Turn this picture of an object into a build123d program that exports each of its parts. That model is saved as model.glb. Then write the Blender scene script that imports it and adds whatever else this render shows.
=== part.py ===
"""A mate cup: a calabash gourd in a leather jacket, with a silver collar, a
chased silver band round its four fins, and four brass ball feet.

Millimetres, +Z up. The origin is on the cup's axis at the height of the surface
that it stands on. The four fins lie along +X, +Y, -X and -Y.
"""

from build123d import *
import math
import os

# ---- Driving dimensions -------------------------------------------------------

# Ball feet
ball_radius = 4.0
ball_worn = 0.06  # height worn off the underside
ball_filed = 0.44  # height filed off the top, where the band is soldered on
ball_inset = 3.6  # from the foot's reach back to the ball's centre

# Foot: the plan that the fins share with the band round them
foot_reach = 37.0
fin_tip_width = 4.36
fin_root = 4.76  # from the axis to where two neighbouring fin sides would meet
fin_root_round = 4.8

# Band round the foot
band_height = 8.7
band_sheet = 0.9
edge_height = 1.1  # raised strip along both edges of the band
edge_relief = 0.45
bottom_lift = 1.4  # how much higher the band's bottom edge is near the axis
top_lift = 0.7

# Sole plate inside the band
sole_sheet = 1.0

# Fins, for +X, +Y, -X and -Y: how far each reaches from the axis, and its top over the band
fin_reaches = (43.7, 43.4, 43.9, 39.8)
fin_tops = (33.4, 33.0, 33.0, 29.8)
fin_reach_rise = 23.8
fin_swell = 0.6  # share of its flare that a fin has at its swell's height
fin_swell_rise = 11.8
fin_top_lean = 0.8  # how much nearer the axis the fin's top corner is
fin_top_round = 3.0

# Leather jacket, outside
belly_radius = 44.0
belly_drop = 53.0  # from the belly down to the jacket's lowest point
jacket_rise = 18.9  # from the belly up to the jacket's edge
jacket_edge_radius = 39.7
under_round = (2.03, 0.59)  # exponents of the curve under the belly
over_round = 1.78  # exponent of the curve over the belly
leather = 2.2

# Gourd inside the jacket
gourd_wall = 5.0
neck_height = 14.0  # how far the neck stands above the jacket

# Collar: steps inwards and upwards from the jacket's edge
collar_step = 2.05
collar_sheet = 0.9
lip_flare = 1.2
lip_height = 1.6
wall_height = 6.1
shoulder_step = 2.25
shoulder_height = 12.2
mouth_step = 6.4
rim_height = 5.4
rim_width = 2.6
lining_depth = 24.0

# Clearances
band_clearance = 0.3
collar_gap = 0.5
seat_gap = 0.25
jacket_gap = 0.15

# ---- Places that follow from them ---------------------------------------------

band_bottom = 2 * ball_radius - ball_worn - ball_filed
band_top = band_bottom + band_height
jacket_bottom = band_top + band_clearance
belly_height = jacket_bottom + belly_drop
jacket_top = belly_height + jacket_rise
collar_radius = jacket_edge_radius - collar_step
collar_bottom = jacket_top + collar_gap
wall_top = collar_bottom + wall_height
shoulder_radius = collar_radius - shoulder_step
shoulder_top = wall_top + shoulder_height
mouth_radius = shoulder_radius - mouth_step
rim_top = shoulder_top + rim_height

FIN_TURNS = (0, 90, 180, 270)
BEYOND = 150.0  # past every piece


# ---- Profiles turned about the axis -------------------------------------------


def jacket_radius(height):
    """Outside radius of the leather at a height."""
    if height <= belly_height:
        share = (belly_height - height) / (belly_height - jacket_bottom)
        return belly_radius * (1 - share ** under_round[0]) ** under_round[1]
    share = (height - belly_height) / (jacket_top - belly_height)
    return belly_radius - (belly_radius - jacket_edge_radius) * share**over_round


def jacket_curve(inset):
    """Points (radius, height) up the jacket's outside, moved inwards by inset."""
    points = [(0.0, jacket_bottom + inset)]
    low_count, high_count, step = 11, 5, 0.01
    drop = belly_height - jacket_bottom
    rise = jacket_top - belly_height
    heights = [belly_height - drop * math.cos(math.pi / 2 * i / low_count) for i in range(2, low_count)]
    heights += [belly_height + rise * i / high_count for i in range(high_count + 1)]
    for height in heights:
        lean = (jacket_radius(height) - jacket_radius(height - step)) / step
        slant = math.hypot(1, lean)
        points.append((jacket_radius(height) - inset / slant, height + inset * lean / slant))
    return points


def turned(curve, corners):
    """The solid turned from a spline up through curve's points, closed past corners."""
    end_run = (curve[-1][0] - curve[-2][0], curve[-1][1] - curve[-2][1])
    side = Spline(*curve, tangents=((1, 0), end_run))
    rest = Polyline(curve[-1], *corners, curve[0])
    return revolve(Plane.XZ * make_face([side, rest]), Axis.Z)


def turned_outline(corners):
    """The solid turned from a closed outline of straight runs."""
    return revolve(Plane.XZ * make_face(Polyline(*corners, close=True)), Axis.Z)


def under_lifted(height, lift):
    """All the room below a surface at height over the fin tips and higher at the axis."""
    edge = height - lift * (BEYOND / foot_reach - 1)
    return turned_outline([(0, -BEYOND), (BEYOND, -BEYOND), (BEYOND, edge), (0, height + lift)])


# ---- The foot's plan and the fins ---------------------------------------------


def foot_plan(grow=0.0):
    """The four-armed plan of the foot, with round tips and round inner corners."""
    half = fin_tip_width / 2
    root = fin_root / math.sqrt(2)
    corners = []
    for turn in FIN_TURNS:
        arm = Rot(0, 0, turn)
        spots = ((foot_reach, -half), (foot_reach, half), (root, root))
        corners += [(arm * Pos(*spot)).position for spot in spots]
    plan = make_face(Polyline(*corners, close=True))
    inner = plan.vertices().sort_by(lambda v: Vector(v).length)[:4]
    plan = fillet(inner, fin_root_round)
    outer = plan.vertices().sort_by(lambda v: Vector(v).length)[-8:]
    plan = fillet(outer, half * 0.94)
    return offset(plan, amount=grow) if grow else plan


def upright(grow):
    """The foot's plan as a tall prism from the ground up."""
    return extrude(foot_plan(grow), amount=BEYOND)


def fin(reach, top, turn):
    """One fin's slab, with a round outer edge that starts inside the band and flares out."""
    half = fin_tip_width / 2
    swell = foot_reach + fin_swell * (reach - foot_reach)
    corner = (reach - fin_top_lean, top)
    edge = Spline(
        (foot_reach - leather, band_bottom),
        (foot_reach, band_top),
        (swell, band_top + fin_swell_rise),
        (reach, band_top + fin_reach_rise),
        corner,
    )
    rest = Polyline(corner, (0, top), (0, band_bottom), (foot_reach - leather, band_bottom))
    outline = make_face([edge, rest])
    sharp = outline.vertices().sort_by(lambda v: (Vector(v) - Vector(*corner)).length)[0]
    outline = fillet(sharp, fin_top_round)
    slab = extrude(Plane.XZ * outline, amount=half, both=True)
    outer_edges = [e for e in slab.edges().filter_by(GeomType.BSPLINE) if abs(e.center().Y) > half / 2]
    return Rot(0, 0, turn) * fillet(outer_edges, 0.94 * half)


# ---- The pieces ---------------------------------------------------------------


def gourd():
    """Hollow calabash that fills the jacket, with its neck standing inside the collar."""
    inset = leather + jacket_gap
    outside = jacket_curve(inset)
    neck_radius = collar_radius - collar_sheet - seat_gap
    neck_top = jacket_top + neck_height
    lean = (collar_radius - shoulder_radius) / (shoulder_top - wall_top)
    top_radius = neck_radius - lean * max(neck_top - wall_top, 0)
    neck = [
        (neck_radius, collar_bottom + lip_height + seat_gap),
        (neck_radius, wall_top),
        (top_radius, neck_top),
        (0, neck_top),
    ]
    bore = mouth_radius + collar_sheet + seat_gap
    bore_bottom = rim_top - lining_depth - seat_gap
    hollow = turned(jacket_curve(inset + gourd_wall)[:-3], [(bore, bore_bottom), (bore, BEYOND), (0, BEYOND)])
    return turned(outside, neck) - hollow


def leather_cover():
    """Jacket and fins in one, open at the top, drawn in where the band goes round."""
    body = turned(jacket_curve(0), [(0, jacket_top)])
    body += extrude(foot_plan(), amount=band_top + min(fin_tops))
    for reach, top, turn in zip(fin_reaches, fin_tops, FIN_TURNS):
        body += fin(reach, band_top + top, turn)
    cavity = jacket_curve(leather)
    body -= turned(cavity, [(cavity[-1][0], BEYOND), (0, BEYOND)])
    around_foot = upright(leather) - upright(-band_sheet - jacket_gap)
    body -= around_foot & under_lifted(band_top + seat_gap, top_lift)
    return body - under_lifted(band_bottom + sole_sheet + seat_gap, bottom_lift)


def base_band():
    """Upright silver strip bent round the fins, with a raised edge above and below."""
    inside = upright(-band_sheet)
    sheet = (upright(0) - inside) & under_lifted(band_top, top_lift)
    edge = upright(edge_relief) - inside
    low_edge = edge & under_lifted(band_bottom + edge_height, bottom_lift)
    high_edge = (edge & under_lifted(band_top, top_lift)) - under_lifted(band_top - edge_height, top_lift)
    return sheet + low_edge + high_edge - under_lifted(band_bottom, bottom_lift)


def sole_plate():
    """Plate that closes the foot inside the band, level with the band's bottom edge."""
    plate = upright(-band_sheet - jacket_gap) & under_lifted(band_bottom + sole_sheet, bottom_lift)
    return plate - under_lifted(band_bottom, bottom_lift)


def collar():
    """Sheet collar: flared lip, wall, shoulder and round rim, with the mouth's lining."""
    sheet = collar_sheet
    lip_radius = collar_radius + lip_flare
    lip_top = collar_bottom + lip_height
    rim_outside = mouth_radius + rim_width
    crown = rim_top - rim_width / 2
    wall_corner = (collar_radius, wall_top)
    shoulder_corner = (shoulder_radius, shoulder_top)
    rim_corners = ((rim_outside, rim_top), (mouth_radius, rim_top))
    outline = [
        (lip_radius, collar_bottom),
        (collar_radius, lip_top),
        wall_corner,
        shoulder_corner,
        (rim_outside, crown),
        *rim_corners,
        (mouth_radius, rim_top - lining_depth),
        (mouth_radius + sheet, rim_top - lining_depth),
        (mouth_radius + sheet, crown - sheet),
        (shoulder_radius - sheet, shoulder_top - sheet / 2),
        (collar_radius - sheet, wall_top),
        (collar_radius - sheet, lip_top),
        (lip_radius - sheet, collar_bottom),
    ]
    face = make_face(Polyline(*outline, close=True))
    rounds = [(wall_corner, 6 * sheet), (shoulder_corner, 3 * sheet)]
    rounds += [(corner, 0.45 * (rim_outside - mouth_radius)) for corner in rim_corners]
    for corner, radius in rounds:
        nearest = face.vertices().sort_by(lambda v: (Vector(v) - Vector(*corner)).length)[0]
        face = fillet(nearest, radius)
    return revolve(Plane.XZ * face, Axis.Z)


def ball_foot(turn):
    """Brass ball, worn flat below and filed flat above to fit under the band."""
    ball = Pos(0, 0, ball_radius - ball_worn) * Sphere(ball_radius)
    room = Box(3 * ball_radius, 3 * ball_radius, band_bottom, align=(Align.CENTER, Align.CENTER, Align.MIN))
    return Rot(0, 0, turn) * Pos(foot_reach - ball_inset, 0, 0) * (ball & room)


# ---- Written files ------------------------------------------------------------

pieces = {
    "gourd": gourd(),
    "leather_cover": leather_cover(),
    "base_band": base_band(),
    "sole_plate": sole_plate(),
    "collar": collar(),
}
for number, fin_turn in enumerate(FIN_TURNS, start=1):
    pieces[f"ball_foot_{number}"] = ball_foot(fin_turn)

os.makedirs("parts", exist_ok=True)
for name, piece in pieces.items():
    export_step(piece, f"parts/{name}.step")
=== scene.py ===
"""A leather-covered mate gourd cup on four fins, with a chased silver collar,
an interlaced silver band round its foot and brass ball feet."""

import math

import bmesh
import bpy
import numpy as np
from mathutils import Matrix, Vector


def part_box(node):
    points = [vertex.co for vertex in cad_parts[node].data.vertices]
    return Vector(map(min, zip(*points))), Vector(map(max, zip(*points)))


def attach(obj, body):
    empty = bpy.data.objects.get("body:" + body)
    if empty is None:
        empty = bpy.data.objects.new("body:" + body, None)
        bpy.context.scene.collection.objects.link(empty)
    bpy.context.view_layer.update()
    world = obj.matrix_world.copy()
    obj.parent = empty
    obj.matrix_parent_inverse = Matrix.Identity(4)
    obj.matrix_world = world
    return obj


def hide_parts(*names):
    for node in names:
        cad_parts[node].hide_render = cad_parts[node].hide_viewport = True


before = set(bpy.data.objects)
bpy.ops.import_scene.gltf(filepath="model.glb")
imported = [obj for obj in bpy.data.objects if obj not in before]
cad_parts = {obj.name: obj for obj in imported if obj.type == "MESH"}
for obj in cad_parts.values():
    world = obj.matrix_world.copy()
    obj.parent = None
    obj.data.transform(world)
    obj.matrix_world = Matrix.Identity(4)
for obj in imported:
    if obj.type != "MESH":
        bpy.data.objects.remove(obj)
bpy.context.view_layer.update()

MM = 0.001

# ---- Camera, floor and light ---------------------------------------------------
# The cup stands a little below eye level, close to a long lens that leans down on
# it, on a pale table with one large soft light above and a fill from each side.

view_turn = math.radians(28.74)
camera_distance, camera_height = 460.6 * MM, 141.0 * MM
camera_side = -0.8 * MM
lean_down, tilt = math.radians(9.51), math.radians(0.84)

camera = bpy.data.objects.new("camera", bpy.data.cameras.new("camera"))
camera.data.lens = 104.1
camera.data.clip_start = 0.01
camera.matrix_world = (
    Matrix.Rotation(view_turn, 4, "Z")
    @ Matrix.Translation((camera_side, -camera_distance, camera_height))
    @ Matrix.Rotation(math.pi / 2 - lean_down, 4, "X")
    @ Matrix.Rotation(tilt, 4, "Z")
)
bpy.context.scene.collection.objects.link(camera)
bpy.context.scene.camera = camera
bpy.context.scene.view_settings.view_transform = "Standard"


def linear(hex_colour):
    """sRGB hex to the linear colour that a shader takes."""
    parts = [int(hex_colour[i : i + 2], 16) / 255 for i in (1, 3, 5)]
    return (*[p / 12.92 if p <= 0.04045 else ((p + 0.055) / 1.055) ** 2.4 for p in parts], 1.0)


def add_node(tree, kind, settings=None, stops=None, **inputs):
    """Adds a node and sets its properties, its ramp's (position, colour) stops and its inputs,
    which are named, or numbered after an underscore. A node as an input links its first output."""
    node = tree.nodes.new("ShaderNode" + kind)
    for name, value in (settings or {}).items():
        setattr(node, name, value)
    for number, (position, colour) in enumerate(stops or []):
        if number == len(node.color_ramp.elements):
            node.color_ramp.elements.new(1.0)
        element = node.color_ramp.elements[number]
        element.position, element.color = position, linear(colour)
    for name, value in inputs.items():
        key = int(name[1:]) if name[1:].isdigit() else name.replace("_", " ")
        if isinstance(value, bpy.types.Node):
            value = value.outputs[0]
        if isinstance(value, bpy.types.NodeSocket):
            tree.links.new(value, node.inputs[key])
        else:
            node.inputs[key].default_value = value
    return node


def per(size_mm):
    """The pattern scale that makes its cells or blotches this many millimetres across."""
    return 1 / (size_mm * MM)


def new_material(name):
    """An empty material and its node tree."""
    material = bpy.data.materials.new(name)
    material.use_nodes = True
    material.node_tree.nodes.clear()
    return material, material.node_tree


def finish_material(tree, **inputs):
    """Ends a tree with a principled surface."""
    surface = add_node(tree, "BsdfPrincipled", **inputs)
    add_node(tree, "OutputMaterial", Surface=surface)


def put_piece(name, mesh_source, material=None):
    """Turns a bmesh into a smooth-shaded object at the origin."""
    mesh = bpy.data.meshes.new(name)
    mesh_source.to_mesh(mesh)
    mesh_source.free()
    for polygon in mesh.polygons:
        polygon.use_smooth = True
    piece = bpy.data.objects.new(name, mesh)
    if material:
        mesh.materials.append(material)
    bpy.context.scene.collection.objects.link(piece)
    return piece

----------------

EXERCISE DETAILS:
Give again, word for word, every line of the listing above from the one with "obj.parent = empty" to the one with "imported = [obj", both inclusive, and nothing beyond them.

RESULT OF THE TASK:
    obj.parent = empty
    obj.matrix_parent_inverse = Matrix.Identity(4)
    obj.matrix_world = world
    return obj


def hide_parts(*names):
    for node in names:
        cad_parts[node].hide_render = cad_parts[node].hide_viewport = True


before = set(bpy.data.objects)
bpy.ops.import_scene.gltf(filepath="model.glb")
imported = [obj for obj in bpy.data.objects if obj not in before]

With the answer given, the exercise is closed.